Rabu, 13 Oktober 2010

The Basics of Employee Retirement Plans

From Tiare Rath


An employee retirement plan for small businesses is easier to establish and run than you may think. Employer contributions are generally tax-deductible, and you may qualify for a $500 tax credit for setting up a pension plan. In addition, small business retirement plans require less paperwork than traditional pension plans and may help to draw and retain employees.
While there are several employee retirement plans available, the following are well-suited to small businesses because they’re relatively low-cost, easy to set up and administer. Consult with your tax professional to ensure the plan you choose is suitable for your business profile.
Payroll Deduction IRA
The Internal Revenue Service calls this the "no fuss, no muss" employee retirement plan. Because it is the simplest retirement arrangement that a business can offer, it is especially well-suited to a small business with limited resources to devote to plan administration.

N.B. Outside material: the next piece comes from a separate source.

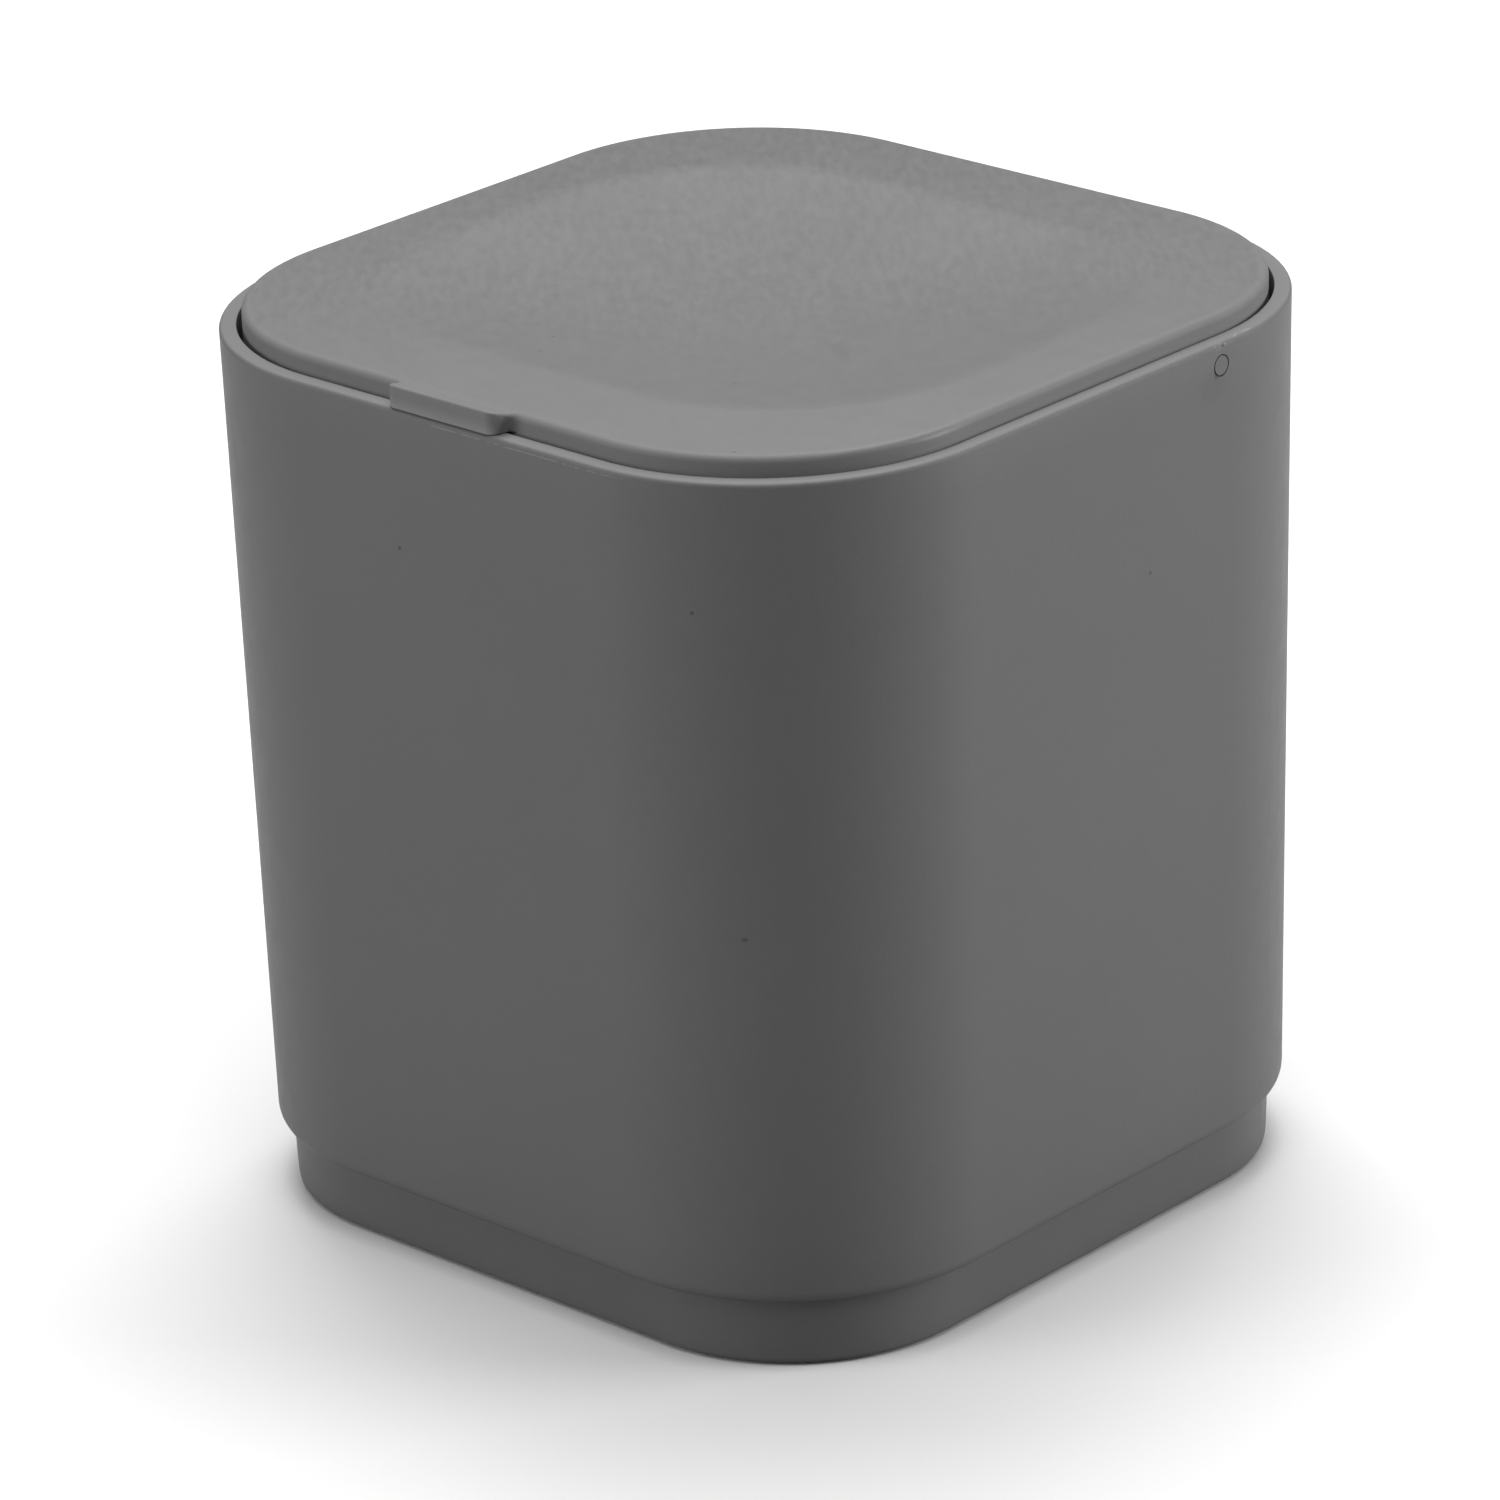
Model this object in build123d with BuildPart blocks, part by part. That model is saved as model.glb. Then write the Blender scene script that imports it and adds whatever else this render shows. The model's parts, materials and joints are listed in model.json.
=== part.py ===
from build123d import *
import os
from math import cos, radians, sin, tan

# A square bin with large round corners and a dished lid that turns on two pins near the back.
# Millimetres, +Z up, the lift tab faces -Y, and the origin is the centre of the base on the table.

# Body shell: a drafted bucket, widest at the rim
body_width = 150.0
body_depth = 150.0
body_corner = 42.0
rim_height = 155.0
body_draft = 0.92
body_wall = 2.9
body_floor = 3.0
rim_round = 0.8
rim_lead_in = 0.15
lower_round = 2.3
cavity_round = 4.0

# Base plinth: a pan under the body, set in from the body's lower edge, a little less at the corners
step_height = 12.4
step_inset = 3.4
plinth_corner_cut = 2.4
plinth_draft = 2.0
plinth_wall = 2.2
plinth_floor = 2.8
plinth_round = 1.2

# The rib ring under the body that centres the plinth
spigot_wall = 2.0
spigot_depth = 2.5
spigot_clearance = 0.15

# Anti-slip feet, in recesses of the plinth
foot_radius = 7.0
foot_thickness = 1.8
foot_proud = 0.4
foot_round = 0.2
foot_setback = 22.0

# Lid: a plate with a turned-down skirt, standing a little above the rim
lid_above_rim = 3.1
lid_side_gap = 0.5
lid_end_gap = 0.9
lid_corner = 39.0
lid_plate = 2.2
lid_skirt = 12.5
lid_skirt_wall = 2.0
lid_round = 1.2

# The shallow dish in the lid
dish_side_border = 12.4
dish_end_border = 17.2
dish_corner = 38.0
dish_depth = 4.0
dish_steps = ((1.0, 0.0), (0.85, 0.19), (0.65, 0.53), (0.4, 0.82), (0.15, 1.0))

# Lift tab: rests on the rim, its face flush with the front wall and its lip a little above the lid
tab_width = 24.0
tab_nose_radius = 2.0
tab_side_flat = 0.2
tab_level = 0.4
tab_rise = 0.9
lip_round = 0.4
rest_gap = 0.25

# Hinge: pins pressed into the side walls, turning in blind bores of the lid
pivot_setback = 29.3
pivot_below_rim = 4.0
pin_radius = 1.75
pin_engagement = 7.0
pin_tip_gap = 0.5
pin_chamfer = 0.2
bore_clearance = 0.05
hinge_side_gap = 0.25
collar_wall = 0.9
boss_radius = 5.2

# Stop ribs inside the body: the lid's skirt leans on them when it is fully open
open_angle = 95.0
stop_below_pivot = 14.0
stop_gap = 0.9
stop_rib_width = 3.0
stop_rib_overlap = 3.8


def rimInset(height):
    # How far the drafted wall has closed in at this height
    return (rim_height - height) * tan(radians(body_draft))


floor_height = step_height + body_floor
cavity_width = body_width - 2 * body_wall
cavity_depth = body_depth - 2 * body_wall
cavity_corner = body_corner - body_wall

lower_inset = rimInset(step_height)
plinth_width = body_width - 2 * (lower_inset + step_inset)
plinth_depth = body_depth - 2 * (lower_inset + step_inset)
plinth_corner = body_corner - lower_inset - step_inset - plinth_corner_cut
plinth_height = step_height - foot_proud
pan_width = plinth_width - 2 * plinth_wall
pan_depth = plinth_depth - 2 * plinth_wall
pan_corner = plinth_corner - plinth_wall

foot_spacing_x = plinth_width - 2 * foot_setback
foot_spacing_y = plinth_depth - 2 * foot_setback

lid_height = rim_height + lid_above_rim
lid_width = cavity_width - 2 * lid_side_gap
lid_depth = cavity_depth - 2 * lid_end_gap
skirt_height = lid_height - lid_skirt
dish_width = lid_width - 2 * dish_side_border
dish_length = lid_depth - 2 * dish_end_border
tab_reach = (body_depth - lid_depth) / 2
tab_root_radius = tab_reach - tab_nose_radius - tab_side_flat

pivot_height = rim_height - pivot_below_rim
pivot_inset = rimInset(pivot_height)
wall_outside = body_width / 2 - pivot_inset
wall_inside = wall_outside - body_wall
boss_inside = lid_width / 2 - pin_engagement - pin_tip_gap - collar_wall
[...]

Under this plan, an employer transfers pre-tax salary deductions to traditional or Roth individual retirement accounts that employees establish and manage. Business owners can place limitations on the number of accounts to which they’ll transfer funds.

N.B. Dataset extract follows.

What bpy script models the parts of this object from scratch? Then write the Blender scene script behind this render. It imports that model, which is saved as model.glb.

Pros: The employer has little responsibility except to transfer the funds. There is almost no paperwork or administrative cost. Employee contributions are tax deferred up to $4,000 in 2007, with additional $1,000 catch-up contributions for employees 50 and older.

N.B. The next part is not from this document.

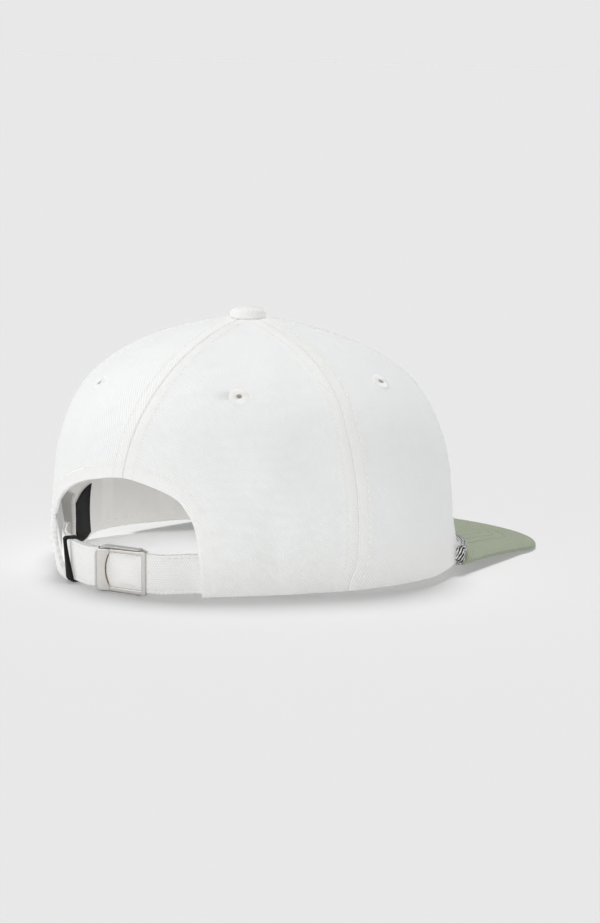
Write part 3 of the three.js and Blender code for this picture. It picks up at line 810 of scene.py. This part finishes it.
# Eyelets
def addEyelet(name, side, angle, height, paint):
    around, sections = eyelet["threads"] * 4, 18
    outer, hole = eyelet["outer"], eyelet["hole"]
    out = crownNormal(np.array(side * float(angle)), np.array(height))
    across = unit(np.cross([0, 0, 1.0], out))
    upwards = np.cross(out, across)
    turn = turns(around)[:, None]
    section = turns(sections)
    twist = turn + 0.05 * np.sin(section)
    thread = 1 + 0.15 * np.cos(eyelet["threads"] * twist)
    uneven = 1 + 0.05 * np.sin(5 * turn + side) + 0.04 * np.sin(11 * turn)
    flat = np.sign(np.cos(section)) * np.abs(np.cos(section)) ** 0.6
    radius = (outer + hole) / 2 + (outer - hole) / 2 * flat * thread * uneven
    lift = eyelet["thick"] / 2 * np.sin(section) * thread + 0.35
    # the hole goes on inwards as a short tube
    lift = lift - eyelet["deep"] * (1 - smoothstep(0.8, 1.6, radius - hole)) * (np.sin(section) < -0.1)
    # painted shade in and around the hole
    dark = 1 - smoothstep(hole + 0.1, hole + 0.4, radius)
    spoke = np.cos(turn)[..., None] * across + np.sin(turn)[..., None] * upwards
    middle = crownInside(side * angle, height, crown["wall"] / 2)
    points = middle + radius[..., None] * spoke + lift[..., None] * out
    places = joined(radius * 2, twist * (outer + hole) / 2)
    faces = gridFaces(around, sections, closed=(True, True))
    piece = makeMesh(name + "_threads", points, faces, places, {"doubled": 1, "painted_shade": 3.3 * dark})
    dress(piece, paint, "crown_cloth", name)


threadPaint = twillPaint("eyelet_thread", eyelet["look"])
for kind, (angle, height) in eyelet["spots"].items():
    for hand, side in (("_right", 1), ("_left", -1)):
        addEyelet(kind + hand, side, angle, height, threadPaint)

# Button
button = {
    "profile": (  # radius and height, from the middle of the top over a rounded rim, down and under
        (0.02, 4.2),
        (3, 4.1),
        (5.7, 3.65),
        (7.2, 2.7),
        (7.75, 1.4),
        (7.75, 0.2),
        (7.45, -0.55),
        (6.6, -0.75),
        (3, -0.2),
        (0.02, -0.1),
    ),
    "lift": 0.3,
}


def addButton():
    around, sections = 96, 40
    turn = turns(around)[:, None]
    share = np.linspace(0, 1, sections)
    radius, rise = routeThrough(button["profile"], sections).T
    gather = 0.10 * bell(share - 0.52, 0.12) * np.sin(26 * turn + 2 * np.sin(3 * turn))
    radius = radius + gather + 0.05 * np.sin(2 * turn + 1) * share
    x, y = radius * np.cos(turn), radius * np.sin(turn)
    faces = gridFaces(around, sections, flip=True, closed=(True, False)).tolist()
    first = np.arange(around) * sections
    faces += [first.tolist(), (first[::-1] + sections - 1).tolist()]
    points = joined(x, y + crown["setBack"], rise + crown["height"] + button["lift"])
    piece = makeMesh("button_cover", points, faces, joined(x * 1.1, y * 1.1 + rise * 0.8))
    dress(piece, crownPaint, "crown_cloth", "button")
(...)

Cons: Employers do not get tax breaks. Employees may consider payroll deduction a perk, not a benefit, because employers are only transferring the money and do not contribute.
SEP IRA
Ideally suited to small businesses and the self-employed, simplified employee pension (SEP) IRAs offer your employees retirement savings plans that are tax-deductible for your business. As an employer, you are eligible to participate in the plan as well. The Small Business Administration praises this employee pension plan for its simplicity and flexibility.
Under a SEP IRA accounts are set up and managed by employees, but employers must establish a SEP plan for their business. You'll need to have written agreements with employees that comply with IRS standards; the IRS provides a model SEP agreement, as do many financial institutions. All you need to do after that is transfer the funds to your employees' banks or financial institutions, which will manage their IRAs. The first contribution needs to be made by the time your taxes are due, including extensions.
The contribution limit on SEPs is 25 percent of the employee's salary or $45,000 for 2007. If you do establish a SEP, it must be set up for each eligible employee, in accordance with eligibility requirements laid out in IRS rules. Eligible employees must be at least 21 and have worked for you for three of the last five years, but you can make your plan less restrictive. Union employees are generally not eligible. Employees do not pay taxes on SEP investments until they withdraw from their accounts.
Pros: SEP contributions are tax-deductible for employers. SEPs require little paperwork and are easy to administer. Employers determine how much to contribute, as long as the percentage of contributions is equal for all employees based on their income. As an employer, you can change contribution levels annually, including not contributing at all, and contribution ceilings are higher than other retirement schemes. Note, there are special rules governing the contributions made by the self-employed individual.
Cons: Employees cannot contribute themselves, nor can they decide when or how much their employers will put into their retirement funds. As with other IRA plans, employees wanting to make an early withdrawal will pay income taxes on the withdrawal and will probably be hit with a 10 percent fine.